Stative Verbs | List, Examples & Definition

Verbs updated on  February 5, 2024 5 min read
Stative verbs (sometimes called state verbs) describe a state, condition, or perception. The state can be physical, mental, or emotional (e.g., “be,” “believe,” “love”).

In contrast, action verbs (aka dynamic verbs) describe an action carried out by or on the subject (e.g., “eat,” “throw,” “run”).

Examples: Stative verbs
I think he’s the one.
She has a nice car.
The coffee tastes delicious.

What are stative verbs?    

Stative verbs (aka state verbs) describe the state, condition, or perception of the subject, while action verbs (aka dynamic verbs) describe an action performed by or on the subject.

Some verbs can be either stative or dynamic depending on whether they are describing an action or a state.

Examples: Stative and dynamic verbs
My shirt smells funny.
The dog smelled the flowers.

One difference between stative and dynamic verbs is that continuous tenses are usually incorrect for stative verbs, regardless of whether they describe a long-term state or a temporary perception. The QuillBot Grammar Checker can help you catch this and other mistakes.

Examples: Stative verbs and continuous tenses
I believe in fairies.
I am believing in fairies.

I saw a shooting star.
I was seeing a shooting star.

Note
Exceptions to the rule of not using stative verbs in continuous tenses include the stative verbs “feel” (e.g., “I’m feeling ill”) and “look” (e.g., “it’s looking good”). It's also common for stative verbs that mean "become" to be used in continuous tenses (e.g., “I'm getting tired”).

You might hear some other stative verbs used in continuous tenses in casual speech, often for emphasis (e.g., “I am loving this game” or “are you seeing what I’m seeing?”).

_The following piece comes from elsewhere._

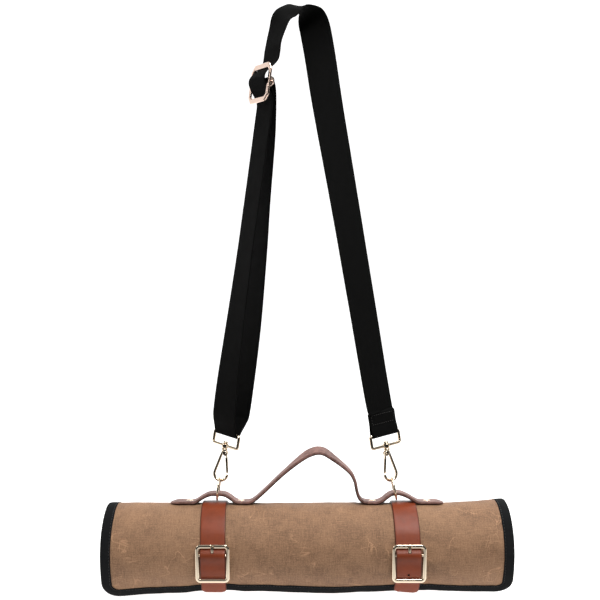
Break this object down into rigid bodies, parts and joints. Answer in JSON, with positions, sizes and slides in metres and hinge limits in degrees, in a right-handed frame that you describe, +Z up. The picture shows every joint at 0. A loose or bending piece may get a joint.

The simple tense is never incorrect for stative verbs, so use this if you’re ever in doubt.

Stative verbs vs linking verbs

Linking verbs are also stative verbs, but not all stative verbs are linking verbs.

Stative verbs that aren’t linking verbs are often transitive, that is, followed by a direct object (e.g., “I have two cats”). They can also be intransitive (e.g., “I agree”).

Linking verbs, on the other hand, are always followed by a subject complement (e.g., a predicate nominative) that describes, identifies, or redefines the subject.

Examples: Stative verbs and linking verbs
She loved the book. (stative)
Her favorite book was Great Expectations. (stative and linking)

Note
To determine whether a verb is a linking verb, you can replace it with a conjugated form of “be” to see if it still makes sense. If so, even if the meaning is slightly different, it’s probably a linking verb as well as a stative verb. If not, it’s a stative or action verb.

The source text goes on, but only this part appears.